Frequency of updates, however, does not necessarily mandate that a repository should have a certain number of total documents. In fact, the total numbers of documents in the repositories reviewed and accepted by the Editors range from fewer than 100 to 350,000+. Fairly new or single-topic repositories, such as those run by the University of Washington’s Structural Informatics Group (http://sigpubs.biostr.washington.edu/) and the Advanced Knowledge Technologies collaboration in the UK (http://eprints.aktors.org/), have considerably fewer papers (e.g., 100-250) than do the more established or multidisciplinary repositories managed by large universities, such as DSpace at MIT (http://dspace.mit.edu/) and the Virginia Tech Electronic Theses and Dissertations Collection (http://scholar.lib.vt.edu/theses/), which each have several thousand documents. The arXiv at Cornell University (http://www.arxiv.org/) and the various technical reports servers maintained by NASA (e.g., http://library-dspace.larc.nasa.gov/) are examples of well-established yet more narrowly focused collections that have very large numbers of documents (350,000+ for the arXiv and 5000+ for NASA Langley Technical Library Digital Repository).
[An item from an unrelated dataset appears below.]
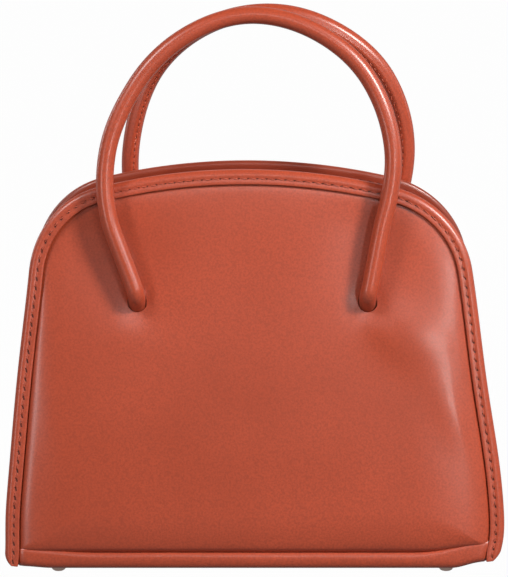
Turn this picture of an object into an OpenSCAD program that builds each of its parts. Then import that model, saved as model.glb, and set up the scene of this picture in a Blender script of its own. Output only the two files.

The Editors, therefore, must consider the frequency of update, the age of the repository, and the range of subject matter – not just the total number of documents – when evaluating a repository for overall robustness.

Review Policy/Procedure

If the repository follows a self-archiving model, the Editors check to see to what extent – if any – the submissions are moderated. The Editors are not necessarily looking for a peer-review process; rather, they are checking to see if submissions are verified (i.e., reviewed with respect to appropriateness of content and adherence to archive requirements) before being added to the repository.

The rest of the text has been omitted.